Indeed -- and both of these functions have the property that many times their argument will be the same as the ORDER BY WITHIN GROUP-- for example, computing approx_median(x) implicitly means approx_median(x ORDER BY x WITHIN GROUP)

Though allowing different arguments means you can write expressions like approx_median(first_name ORDER BY salary WITHIN GROUP) and save yourself a subquery

A question I have is if we should loosen the DataFrame API to allow omitting the sort, as #16999 did for the SQL API?

cc @alamb

I suggest we hold off unless someone explicitly asks about it, though I am not opposed to it either

alamb

Thank you @Jefffrey -- this seems like an improvement to me

alamb · 2025-09-29T17:15:20Z

datafusion/expr/src/udaf.rs

-    /// An example of an ordered-set aggregate function is `percentile_cont`
-    /// which computes a specific percentile value from a sorted list of values, and
-    /// is only meaningful when the input data is ordered.
+    /// Note that setting this to `true` does not guarantee input sort order to


this is a good clarification

If DataFusion ever supports more ordered set aggregation functions, we may want to revisit this

In addition to saying what this setting doesn't do, maybe we could also say what setting it to true does do? Specifically, it seems like it only affects the output display somehow 🤔

In addition to saying what this setting doesn't do, maybe we could also say what setting it to true does do?

This is a good point 🤔

Let me look into the code a bit more to clarify my understanding and I'll update the doc accordingly.

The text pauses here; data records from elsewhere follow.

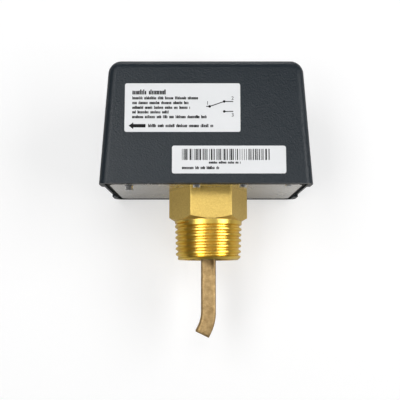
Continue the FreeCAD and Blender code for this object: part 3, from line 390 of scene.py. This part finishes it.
# %% Metals
brass_tumbled = new_finish("brass_tumbled", (0.80, 0.58, 0.17), (0.68, 0.47, 0.13), 0.42, 0.50, metallic=1.0,
                           clouds_scale=1100, amount=0.9, grain=1500, bump=0.8, depth=0.14)
brass_bright = new_finish("brass_bright", (0.92, 0.66, 0.14), (0.80, 0.53, 0.09), 0.28, 0.36, metallic=1.0,
                          clouds_scale=200, lines=(1.0, 1.0, 6.0), bump=0.06)
brass_cast = new_finish("brass_cast", (0.56, 0.385, 0.18), (0.30, 0.19, 0.075), 0.44, 0.58, metallic=0.85,
                        clouds_scale=340, amount=0.85, grain=1300, bump=0.8, depth=0.25)
steel_brushed = new_finish("steel_brushed", (0.90, 0.88, 0.84), (0.70, 0.68, 0.64), 0.22, 0.34, metallic=1.0,
                           clouds_scale=90, lines=(0.02, 1.0, 1.0), bump=0.6, depth=0.08)
steel_zinc = new_finish("steel_zinc", (0.78, 0.79, 0.80), (0.60, 0.60, 0.58), 0.24, 0.38, metallic=1.0,
                        clouds_scale=350, grain=2500, bump=0.10)
steel_sheet = new_finish("steel_sheet", (0.50, 0.51, 0.53), (0.40, 0.41, 0.42), 0.38, 0.50, metallic=1.0,
                         clouds_scale=160, lines=(0.03, 1.0, 0.03), bump=0.15)
steel_spring = new_finish("steel_spring", (0.55, 0.56, 0.58), (0.40, 0.40, 0.40), 0.25, 0.40, metallic=1.0,
                          clouds_scale=400, grain=3000, bump=0.1)
bronze_thin = new_finish("bronze_thin", (0.78, 0.50, 0.26), (0.55, 0.33, 0.17), 0.28, 0.42, metallic=1.0,
                         clouds_scale=300, grain=2500, bump=0.1)

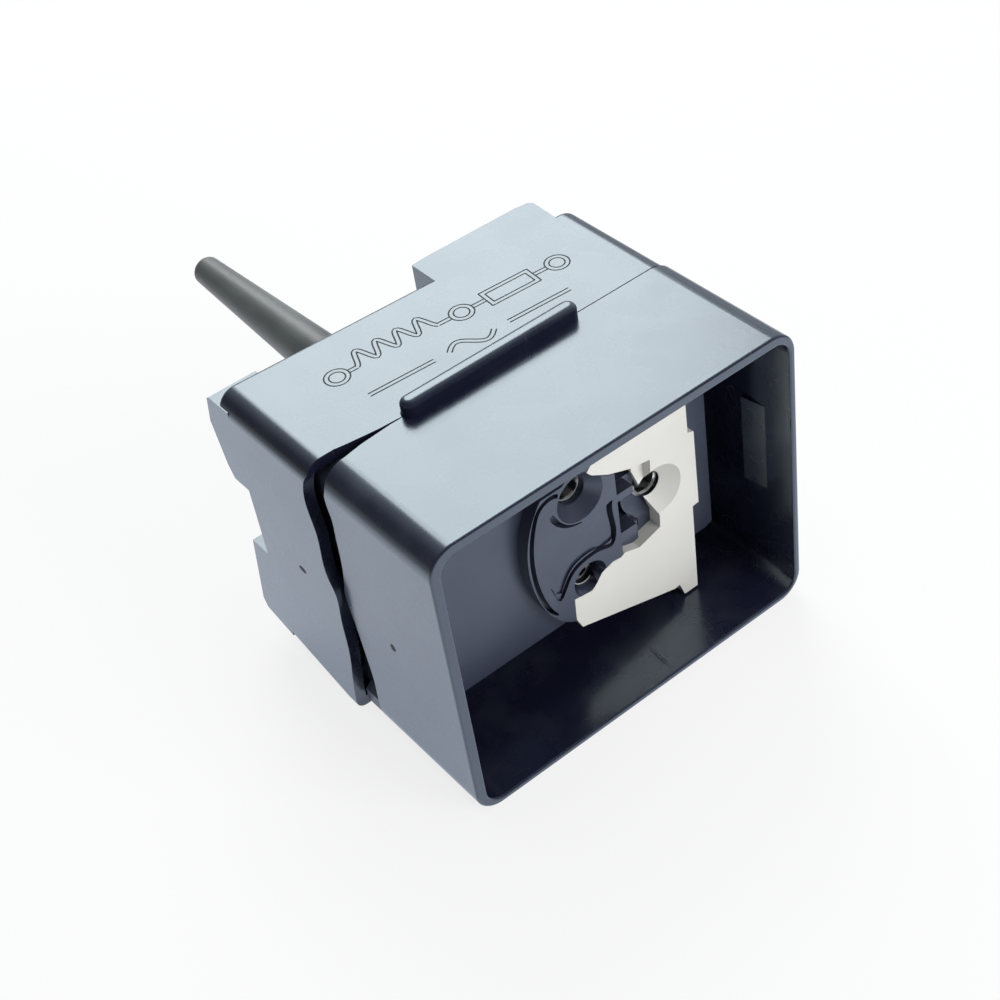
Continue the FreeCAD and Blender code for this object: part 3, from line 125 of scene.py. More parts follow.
class Tree:
    """Shader tree of a material or of the world."""

    def __init__(self, owner: "bpy.types.Material | bpy.types.World", ending: str = "Material") -> None:
        """Empty the owner's tree and keep the kind of its output node.

        Args:
            owner: material or world whose tree this is.
            ending: kind of its output node, Material or World.
        """
        owner.use_nodes = True
        self.graph = owner.node_tree
        self.graph.nodes.clear()
        self.ending = ending

    def node(self, kind: str, settings: dict | None = None, inputs: dict | None = None,
             output: int | str = 0) -> Value:
        """Add a node.

        Args:
            kind: type name of the node.
            settings: its properties, set before the sockets.
            inputs: value or link of each socket, by name or number.
            output: which output is wanted.

        Returns:
            That output.
        """
        made = self.graph.nodes.new(kind)
        for name, setting in (settings or {}).items():
            setattr(made, name, setting)
        for name, content in (inputs or {}).items():
            if isinstance(content, Value):
                self.graph.links.new(content.socket, made.inputs[name])
            else:
                made.inputs[name].default_value = content
        return Value(self, made.outputs[output])

    def end(self, shader: Value) -> None:
        """Join a shader to the output."""
        made = self.graph.nodes.new(f"ShaderNodeOutput{self.ending}")
        self.graph.links.new(shader.socket, made.inputs["Surface"])

    def place(self) -> Value:
        """Return the point on the object, in metres."""
        return self.node("ShaderNodeTexCoord", output="Object")

    def stretched(self, scale: Point) -> Value:
        """Return the point with each direction scaled by itself."""
        return self.node("ShaderNodeVectorMath", {"operation": "MULTIPLY"}, {0: self.place(), 1: scale})

    def noise(self, patch: float, detail: float = 2.0, where: Value | None = None) -> Value:
        """Add soft noise.

        Args:
            patch: size of one patch, in metres.
            detail: octaves.
            where: point to read it at, the object's own point if left out.

        Returns:
            The noise, from 0 to 1.
        """
        return self.node("ShaderNodeTexNoise", inputs={"Vector": where or self.place(), "Scale": 1 / patch,
                                                       "Detail": detail})

    def specks(self, spacing: float, size: float) -> Value:
        """Add a mask of small spots.

        Args:
            spacing: mean distance between spots, in metres.
            size: width of a spot, in metres.

        Returns:
            The mask.
        """
        distance = self.node("ShaderNodeTexVoronoi", inputs={"Vector": self.place(), "Scale": 1 / spacing},
                             output="Distance")
        return distance.step(0.5 * size / spacing, 0.2 * size / spacing)

    def hairlines(self, stretch: Point, width: float, share: float) -> Value:
        """Add a mask of fine scratches.

        Args:
            stretch: scale of each direction, smallest along the scratches.
            width: width of a line as a share of the noise's swing.
            share: noise level above which scratches show.

        Returns:
            The mask.
        """
        bands = self.noise(2.2 * MM, 1.0, self.stretched(stretch))
        patches = self.noise(9 * MM, 2.0)
        return abs(bands - 0.5).step(width, 0.2 * width) * patches.step(share, share + 0.08)

    def upward(self) -> Value:
        """Return how far the surface faces up, from -1 to 1."""
        normal = self.node("ShaderNodeNewGeometry", output="Normal")
        return self.node("ShaderNodeSeparateXYZ", inputs={0: normal}, output="Z")

    def blend(self, factor: Value, first: Value | Colour, second: Value | Colour) -> Value:
        """Return a colour between two, by the factor."""
        ends = [end if isinstance(end, Value) else (*end, 1.0) for end in (first, second)]
        return self.node("ShaderNodeMix", {"data_type": "RGBA"}, {0: factor, 6: ends[0], 7: ends[1]}, 2)

    def bump(self, height: Value, depth: float) -> Value:
        """Return a normal that follows a height from 0 to 1 over a real depth in metres."""
        return self.node("ShaderNodeBump", inputs={"Height": height, "Distance": depth, "Strength": 1.0})

    def surface(self, inputs: dict) -> None:
        """End the tree in a Principled shader."""
        self.end(self.node("ShaderNodeBsdfPrincipled", inputs=inputs))


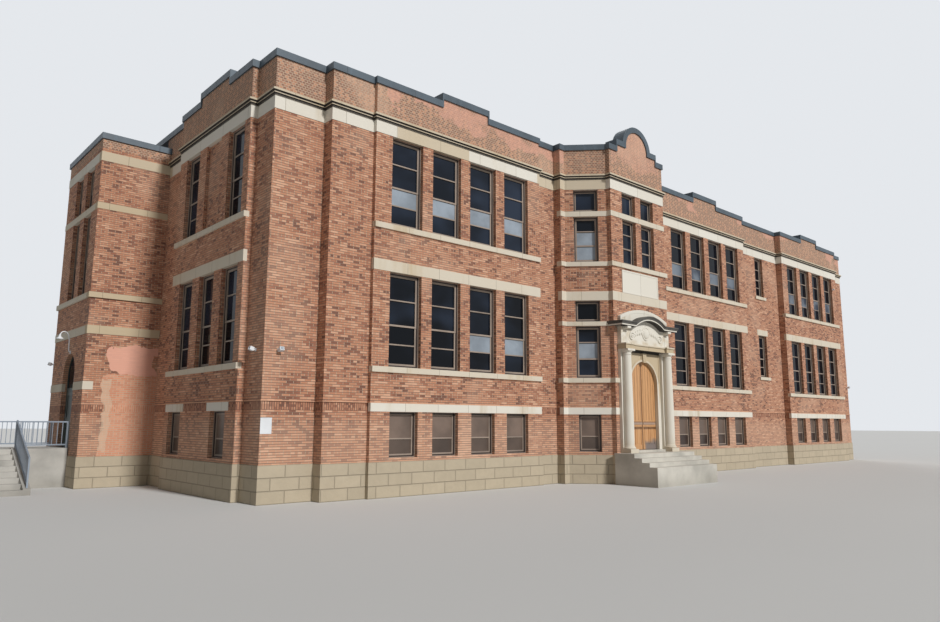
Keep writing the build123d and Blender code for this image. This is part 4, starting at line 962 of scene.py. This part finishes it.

Jefffrey · 2025-09-30T08:26:09Z

In my mind this is mostly for backwards compatibility reasons -- #13511 basically broke a bunch of our existing user queries, so I wanted to revert the unnecessarily strict interpretation

I suggest we hold off unless someone explicitly asks about it, though I am not opposed to it either

I might raise a separate issue to track keeping the SQL API & DataFrame API in parity in regards to this; especially for when we consider adding more ordered set aggregate functions, if we should enforce WITHIN GROUP for those but not existing ones.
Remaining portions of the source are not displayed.